For more information about the Airdrie Fire Department, you can visit www.airdrie.ca
Rickey-Lee DeVries: a beacon of strength and diversity in Airdrie’s fire department
Rickey-Lee DeVries followed the spark of curiosity in her mid-20s to pursue a career in firefighting.
The born-and-raised Calgarian’s path to her current role wasn’t a conventional one. She pursued a marketing diploma, then a personal training diploma. It was while being a personal trainer at an oil sands camp in northern Alberta that she first saw firefighting as an opportunity when invited to check out the site firehall.
“I was like, ‘This is really awesome,’” recalls DeVries, adding they invited her to train with them. “Then I became a volunteer, and then I kind of fell in love with it.”
After seven years as a personal trainer, she transitioned to being the fourth full-time female firefighter with the AFD in October 2022. Her commitment to learning and growth continues to fuel her motivation.
“I love the physicality and camaraderie of the job,” says DeVries, 34. “My motivation is to continually learn and improve, serving the community of Airdrie to the best of my abilities.”
As a new member of the department, DeVries’ role has been in the hydrant seat, a position that offers hands-on experience in a variety of scenarios.
“Being a female firefighter is about being part of a team and being the best firefighter I can be,” says DeVries.
In the hall and on call, she is another member of the team, which includes playful banter from her fellow rookie, Trevor Remington, who joked “I didn’t know we were wearing makeup today,” before a photo shoot, or the two racing to see who can answer the phone first when it rings, even though it was her day off.
Rabel assisted in the recruitment process that saw Ricky-Lee become a proud member of the department.
“When new people join the team and share their expertise and experiences it brings new perspective,” says Rabel. “Our department appreciates positive growth and is much richer for being as diverse as we are.”

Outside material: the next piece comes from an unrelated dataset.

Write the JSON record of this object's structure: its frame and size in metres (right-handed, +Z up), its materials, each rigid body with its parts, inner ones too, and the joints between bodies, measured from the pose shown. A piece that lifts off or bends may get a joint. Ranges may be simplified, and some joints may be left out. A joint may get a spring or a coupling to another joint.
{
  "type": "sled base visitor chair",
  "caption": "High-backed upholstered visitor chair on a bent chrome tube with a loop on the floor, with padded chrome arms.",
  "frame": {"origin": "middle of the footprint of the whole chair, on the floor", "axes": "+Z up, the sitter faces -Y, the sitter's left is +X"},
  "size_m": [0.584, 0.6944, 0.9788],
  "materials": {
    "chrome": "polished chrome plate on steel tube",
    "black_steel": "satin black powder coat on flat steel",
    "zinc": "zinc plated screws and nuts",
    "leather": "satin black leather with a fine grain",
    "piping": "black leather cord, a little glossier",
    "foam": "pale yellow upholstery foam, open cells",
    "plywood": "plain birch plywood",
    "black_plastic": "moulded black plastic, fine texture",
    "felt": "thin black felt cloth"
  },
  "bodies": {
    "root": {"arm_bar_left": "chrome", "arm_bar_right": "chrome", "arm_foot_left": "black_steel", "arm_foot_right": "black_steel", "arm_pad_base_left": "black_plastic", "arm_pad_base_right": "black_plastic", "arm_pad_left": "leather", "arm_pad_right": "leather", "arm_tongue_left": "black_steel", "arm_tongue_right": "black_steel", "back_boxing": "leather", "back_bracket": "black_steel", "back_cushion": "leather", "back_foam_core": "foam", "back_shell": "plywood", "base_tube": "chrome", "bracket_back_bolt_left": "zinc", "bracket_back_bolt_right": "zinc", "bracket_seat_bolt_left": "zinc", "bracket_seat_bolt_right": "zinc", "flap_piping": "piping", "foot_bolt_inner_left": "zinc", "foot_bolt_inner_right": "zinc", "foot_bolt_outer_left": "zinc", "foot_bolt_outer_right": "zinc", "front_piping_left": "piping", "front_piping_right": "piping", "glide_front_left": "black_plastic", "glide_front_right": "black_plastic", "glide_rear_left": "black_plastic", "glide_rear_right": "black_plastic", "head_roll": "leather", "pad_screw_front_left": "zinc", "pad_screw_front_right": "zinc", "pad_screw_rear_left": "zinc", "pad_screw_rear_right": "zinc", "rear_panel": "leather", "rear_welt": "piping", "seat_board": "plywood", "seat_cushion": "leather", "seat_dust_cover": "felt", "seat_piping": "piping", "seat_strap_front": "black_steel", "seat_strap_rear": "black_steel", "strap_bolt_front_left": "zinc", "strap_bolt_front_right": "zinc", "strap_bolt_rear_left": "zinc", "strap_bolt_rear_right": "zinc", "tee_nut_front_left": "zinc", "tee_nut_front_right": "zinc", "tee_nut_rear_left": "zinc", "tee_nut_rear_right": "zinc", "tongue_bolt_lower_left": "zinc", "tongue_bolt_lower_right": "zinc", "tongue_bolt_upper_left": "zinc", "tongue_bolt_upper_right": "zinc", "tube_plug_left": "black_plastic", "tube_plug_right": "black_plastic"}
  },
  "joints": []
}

In her pursuit of excellence, DeVries not only enriches her own story but also paves the way for women to see themselves in a firefighting uniform. “If you can see it, you can believe it,” says Rabel.

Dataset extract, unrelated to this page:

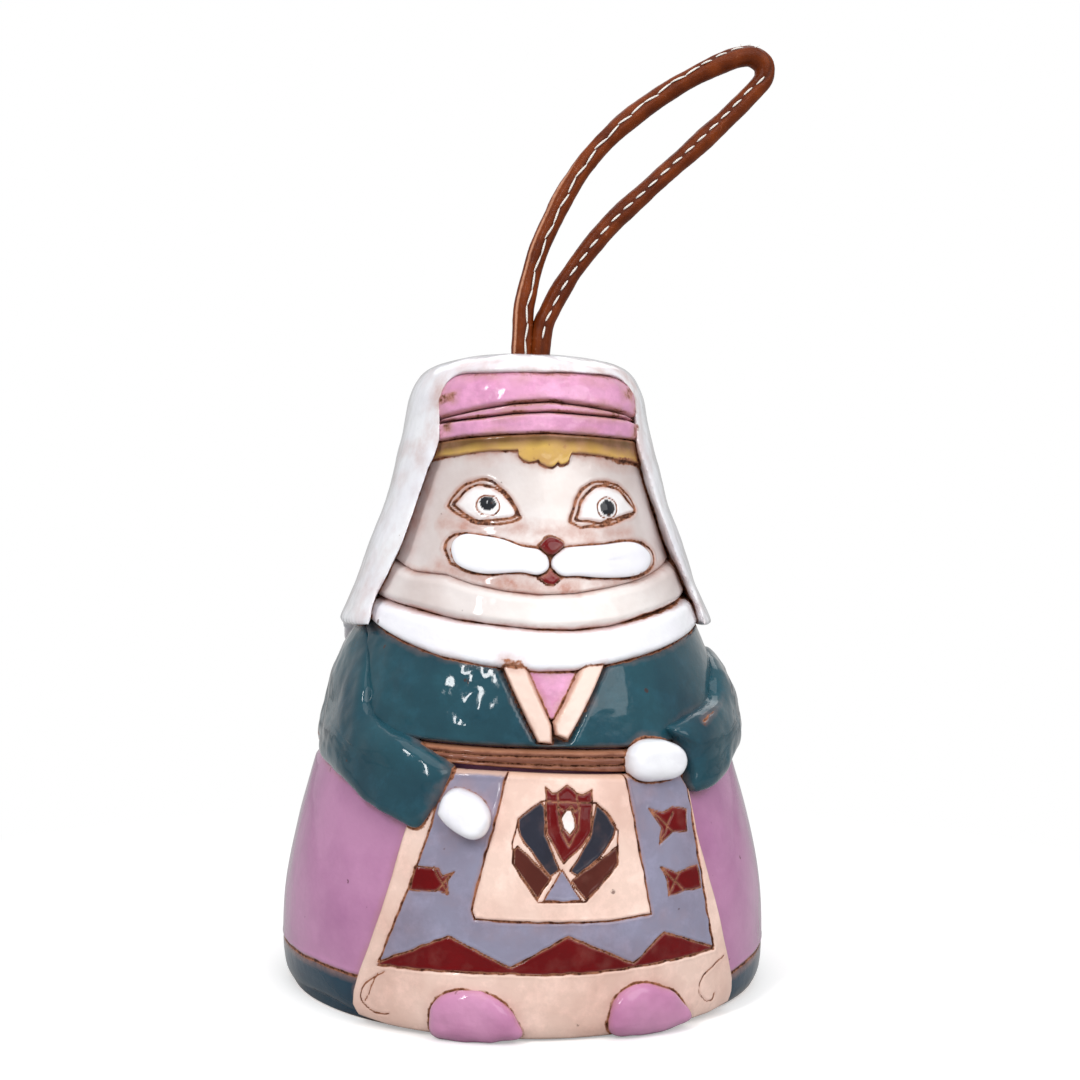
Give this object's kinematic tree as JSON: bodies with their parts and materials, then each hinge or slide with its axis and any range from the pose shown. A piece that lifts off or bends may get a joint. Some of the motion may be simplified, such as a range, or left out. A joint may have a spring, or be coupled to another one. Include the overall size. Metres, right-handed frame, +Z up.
{
  "type": "clay bell",
  "caption": "Glazed clay hand bell shaped as a cat-like figure in folk dress, with a leather hanging loop, a bead clapper and an open hollow skirt.",
  "frame": {"origin": "centre of the standing rim's circle, at the surface that the bell stands on", "axes": "+Z up along the bell's axis, -Y out of the figure's front, +X to the right as seen from the front"},
  "size_m": [0.0815, 0.0798, 0.1553],
  "materials": {
    "pink_glaze": "glossy pink glaze over clay",
    "pale_pink_glaze": "glossy pale pink glaze",
    "white_glaze": "thick glossy white glaze",
    "cream_glaze": "glossy clear glaze over cream clay, stained in its lines",
    "teal_glaze": "glossy dark teal glaze",
    "red_glaze": "glossy dark red glaze",
    "ochre_glaze": "glossy ochre glaze",
    "bare_clay": "satin cream clay with painted glaze cells",
    "brown_oxide": "satin brown oxide wash",
    "leather": "brown stitched leather",
    "cord": "waxed brown cord"
  },
  "bodies": {
    "bell": {"bell_shell": "pink_glaze", "apron": "bare_clay", "belt": "brown_oxide", "jacket": "teal_glaze", "lapel_left": "bare_clay", "lapel_right": "bare_clay", "shirt_front": "pale_pink_glaze", "neck_scarf": "white_glaze", "chin_roll": "cream_glaze", "face": "cream_glaze", "muzzle_left": "white_glaze", "muzzle_right": "white_glaze", "nose": "red_glaze", "hair_fringe": "ochre_glaze", "cap_lower_band": "pale_pink_glaze", "cap_middle_band": "pale_pink_glaze", "cap_upper_band": "pale_pink_glaze", "veil": "white_glaze", "sleeve_left": "teal_glaze", "sleeve_right": "teal_glaze", "hand_left": "white_glaze", "hand_right": "white_glaze", "shoe_left": "pink_glaze", "shoe_right": "pink_glaze", "strap_knot": "leather"},
    "bend": {"strap_bend": "leather"},
    "loop": {"hanging_loop": "leather"},
    "eyelet": {"clapper_eyelet": "cord"},
    "clapper": {"clapper_cord": "cord", "bead_knot_upper": "cord", "bead_knot_lower": "cord"},
    "bead": {"clapper_bead": "teal_glaze"}
  },
  "joints": [
    {"name": "strap_nod", "type": "hinge", "parent": "bell", "child": "bend", "pos_m": [0, 0, 0.102], "axis": [1, 0, 0], "range_deg": [-40, 40]},
    {"name": "strap_lean", "type": "hinge", "parent": "bend", "child": "loop", "pos_m": [0, 0, 0.102], "axis": [0, 1, 0], "range_deg": [-58, 40]},
    {"name": "clapper_turn", "type": "hinge", "parent": "bell", "child": "eyelet", "pos_m": [0, 0, 0.07741], "axis": [0, 0, 1], "continuous": true},
    {"name": "clapper_swing", "type": "hinge", "parent": "eyelet", "child": "clapper", "pos_m": [0, 0, 0.07741], "axis": [1, 0, 0], "range_deg": [-25, 25]},
    {"name": "bead_spin", "type": "hinge", "parent": "clapper", "child": "bead", "pos_m": [0, 0, 0.02281], "axis": [0, 0, 1], "continuous": true}
  ]
}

DeVries and Remington were two of the four participants in the 2023 AFD’s Rooftop Campout for Muscular Dystrophy. The team raised $23,000 while braving as cold as -30C conditions over 72 hours outside in February on the roof of the former Toad n’ Turtle restaurant.
Remington also pursued a marketing diploma after high school but soon realized he wouldn’t complete his degree at Mount Royal College (now University).
“A family friend offered me a ride along at a fire department,” recalls Remington. “That was my last day I attended Mount Royal College, and I started my pursuit to become a firefighter at 20 years old.”
That moment steered him to embrace a vocation fueled by service. From then until his recruitment at 34 years old in October 2022, Remington worked as a residential support worker with adults with mental disabilities and as a volunteer firefighter since he was 25.
For Remington, Airdrie was the ultimate destination. “It’s an innovative department in all aspects of the job and maintains a progressive scoop in medical first response,” he says. Becoming a father three years ago transformed his perspective.
“Certain calls become more challenging, and you can relate more with families,” says Remington. “The most rewarding part of the job is sitting down with your crew for a coffee after a call knowing you did everything you could.”
Currently, Remington fills the seat of hydrant and encourages friends and family to pursue his career of choice.
“It’s so enticing when you see the type of lifestyle and the type of bigger picture you can be a part of,” Remington shares between calls to medical emergencies. “It’s a job where you can constantly get better in every aspect, and the learning never stops. My motivation is to try and get a little better every day.”